Dead Man walking: Jillott and Amery before the fateful avalanche on Haramosh.

For those who are interested in compiling it, the list of postwar British mountaineers who have achieved major success in the Himalaya would be predictable: Brown, Bonington, Scott, Rouse Haston,Whillans,Boardman, Tasker,Fowler,Saunders... The chances of Harry Reginald Antony Streather being included would be remote. Yet in the 1950s, Tony Streather's track record was second to none. The first ascent of Tirich Mir; a pivotal role in the K2 tragedy of 1953; the sec­ond ascent of Kangchenjunga (only a day after Joe Brown and George Band); a terrific epic on Haramosh; the first ascent of Malubitang East..

I assumed, quite wrongly, that he came from a long-standing army family, not so: "My father was a builder and before the war we lived in various parts of North London and Hertford­shire. Towards the end of the war I went straight to India because someone came to my school to give a talk about the Indian Army. This set off an accidental train of events that led to my climb­ing because we trained for Burma in the jungle.
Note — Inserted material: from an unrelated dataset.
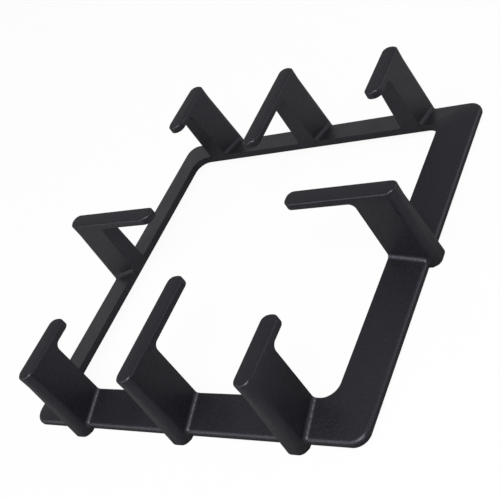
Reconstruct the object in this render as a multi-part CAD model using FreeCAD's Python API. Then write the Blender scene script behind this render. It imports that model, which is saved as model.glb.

Then the bomb was dropped and that was that. So the regiment was sent to the North West Frontier which I found fascinating — Kipling and the Great Game, that sort of thing." Streather stayed on after the Partition of In­dia and Pakistan and joined the Chitral Scouts. By 1950 he was the last British Officer, serving under a Pakistani CO, when a Norwegian Expe­dition came to attempt Tirich Mir, 7,700m: "I joined the expedition and was appointed Trans­port Officer. I'd literally never tied on a rope before but of course I'd spent months crossing passes, living in the mountains at reasonable alti­tudes — I was very fit indeed. I had no major ambitions initially, I was there to organize the porters. I think the Norwegians had this idea of 4e British Colonial exploiting the porters and expected me to go round beating the locals. They couldn't understand why when they would ask them to do something, they would take abso­lutely no notice at all and I would chat to them and say 'now come on' and it worked."

Speaking fluent Urdu, Streather managed to persuade the porters ever higher but only by accompanying them himself. Rather to his sur­prise — "it really was a pure accident" — he ended up on top. The ascent of Tirich Mir would have made a far greater impact had not Annapurna been climbed by the French the same year, the first 8,000m peak to fall and under epic circumstances: "all those toes being cut off in the train" as Streather succinctly put it.

But his ascent had not gone unnoticed and on his return to Britain he was first invited to join the Alpine Club ("I thought it was some sort of Social Club"), and then selected for trials in Switzerland for the Everest team in 1953.

Despite being by far the best acclimatized and in the view of the expedition doctor, Michael Ward: "he should really have been a member of our Everest team." his lack of Alpine climbing and tech­nical experience counted against him and he was rejected. It is one of the more delicious ironies in the annals of Himalayan climbing that at the same time as the let­ter giving the bad news arrived, so did another from Dr Charles Houston inviting him to join the 1953 American K2 Expedition. He had been turned down for the South Col route of Everest while simultaneously being included in the team to attempt the far harder and steeper mixed ground of the Abruzzi Spur.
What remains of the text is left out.